To most gays and lesbians, the polygamy argument is an offensive
canard designed to demonize them, scare heterosexuals, and confuse
people about what will happen if gays are allowed to marry. “It just
shows how weak their arguments are,” said Ted Boutros, one of
Olson’s legal partners. “There are no decisions by the Supreme Court,
or any other court, that would support the polygamy theory that the
Prop. 8 proponents keep peddling.”

The polygamy argument also is an attempt to define what this case is
about. The anti-gay-marriage folks want the focus to be on gays and
lesbians trying to “redefine marriage.” It’s an argument they know
sells in Middle America where people are resistant to changing
established institutions. Along the same lines, they’re attempting to
portray gays and lesbians as seeking new rights for themselves that if
granted will open the door to others who want new rights, too,
including polygamists.

But from Olson’s point of view, gays and lesbians who want to marry
are not seeking some new right; they’re simply asking to be treated
like heterosexuals. And because Prop. 8 prevents that, it violates the
Fourteenth Amendment of the US Constitution.
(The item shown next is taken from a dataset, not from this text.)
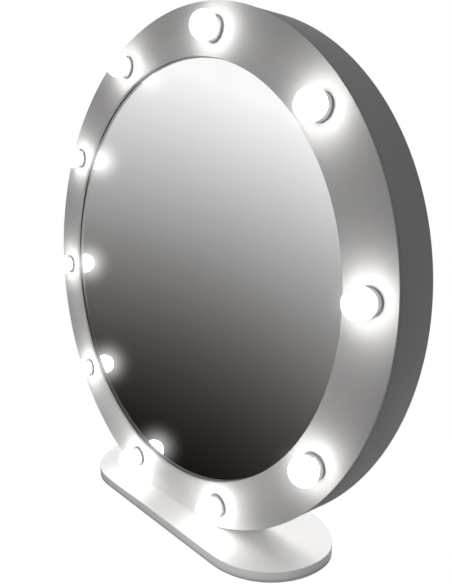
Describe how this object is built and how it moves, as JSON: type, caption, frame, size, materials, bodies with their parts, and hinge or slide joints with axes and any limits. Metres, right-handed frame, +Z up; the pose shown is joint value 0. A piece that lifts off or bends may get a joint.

In other words, gays and
lesbians aren’t seeking to “redefine marriage,” or expand it so that it
someday will include polygamists. They’re merely asking to marry the
person of their choice — just like heterosexuals. “Our clients
want the same rights that everyone already has,” Boutros said. “A
polygamist would be asking for a right that no one has.”

At this point, it looks as if the battle over whether gays and
lesbians should be treated equally under the law or whether they’re
attempting to “redefine marriage” may dominate the case. The first
significant court hearing is scheduled for July 2 in San Francisco
federal court. Perry and Stier are asking for a preliminary injunction
that would prohibit Prop. 8 from taking effect. That may be a long
shot, but the case ultimately appears headed for the US Supreme Court,
regardless of the initial outcome.

Right now, there seems to be two solid votes on the high court
against gay marriage. In the 2003 case Lawrence v. Texas, Justices
Antonin Scalia and Clarence Thomas voted to uphold a
Texas law that made gay sex a felony. But how the two other
conservative justices, John Roberts and Samuel Alito,
will vote is less certain. Roberts, in particular, may be attracted by
Olson’s equal-protection argument, because he is a staunch opponent of
discrimination. And as for the swing vote, Justice Anthony
Kennedy
, gay rights supporters have to be heartened by the fact
that he authored the majority decision in Lawrence. And that he sided
with the four liberal justices and wrote the majority opinion in
another gay rights case, Romer v. Evans, in 1996.